The 'algorithm' presented here will create 6 (temporary) ILArray<double> objects of size 1000 x 10 x 10, which will consume roughly 40MB. The pool therefore is configured to hold 40MB and only the largest objects are allowed to enter the pool. After each iteration the pool will be instructed to collect all objects left over for the next iteration. The algorithm therefore reuses all (large) memory objects between each iteration. Compare this method to the most memory saving method utilizing the ILArray.Dispose() function. Here a good compromise is found between the carefull but little unconvenient Dispose() syntax and the higher consumption of memory which the "short" syntax of unoptimized code can bring. Only on the beginning and the end of each loop iteration optimizations had to be done. Nevertheless the memory the code fragment needs can be controlled to a good extend.

Let's take a look onto another example from a performane point of view. Here we consider the following simple algorithm, which will simply sum the result of repeated additions of 2 large arrays. The arrays are of size 4000 x 1000 double elements, consuming roughly 30MB each.

ILArray<double> t1,t2; // temporary arrays 
for (int i = 0; i < 100; i++) {
  // sum A and B, sizes: [4000 x 1000]
  t1 = A + B; 
  t2 = C + t1; 
  // free unused memory -> will get transferd to pool
  t1.Dispose(); 
  C.Dispose(); 
  // keep data for next iteration
  C = t2; 
}

The figure demonstrates how the size of the memory pool influences the performance of the loop.
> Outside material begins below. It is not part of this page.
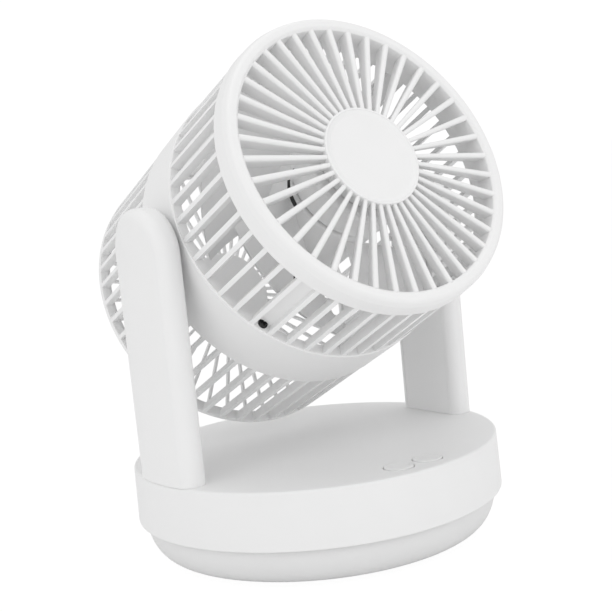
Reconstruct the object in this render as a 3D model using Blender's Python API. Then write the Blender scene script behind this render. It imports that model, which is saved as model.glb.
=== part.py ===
"""Desk fan.

A round fan head hangs between two arms and tilts on two hollow trunnions. The arms stand on a
drum that swivels on a bowl-shaped plinth. Lengths are in millimetres and become metres when a
mesh is made. The origin is the centre of the footprint on the table, +Z is up, and the fan
blows towards -Y. In the head's own frame the Z axis is the air axis, the origin is the point
where it meets the tilt axis, and X is the tilt axis.
"""
import math

import bmesh
import bpy
from mathutils import Matrix, Vector

MM = 0.001
WELD = 0.001
GAP = 0.3

# Driving dimensions of the whole object
BASE_RADIUS = 90.0
BASE_FLARE = 0.6
DECK_TOP = 47.2
DRUM_BOTTOM = 20.1
PIVOT_HEIGHT = 152.4
HEAD_TILT = 26.2
BAND_RADIUS = 74.9
BARREL_RADIUS = 72.5
ARM_INNER = 76.0
ARM_TOP_RADIUS = 22.0

# Plinth
FOOT_HEIGHT = 1.5
FOOT_RADIUS = 7.0
FOOT_CIRCLE = 62.0
BOWL_FLOOR = FOOT_HEIGHT + GAP
BOWL_TOP = 20.4
BOWL_RIM_RADIUS = 87.0
BOWL_FOOT_RADIUS = 74.4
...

For poolsizes smaller than 60MB, the temporary objects are repeatedly created from the managed heap, resulting in multiple garbage collector runs. As soon as the pool is configured large enough to hold both temporary arrays needed at once, the overall performance of the loop drastically increases. Further increasing the pool size will not further increase the execution speed for this example.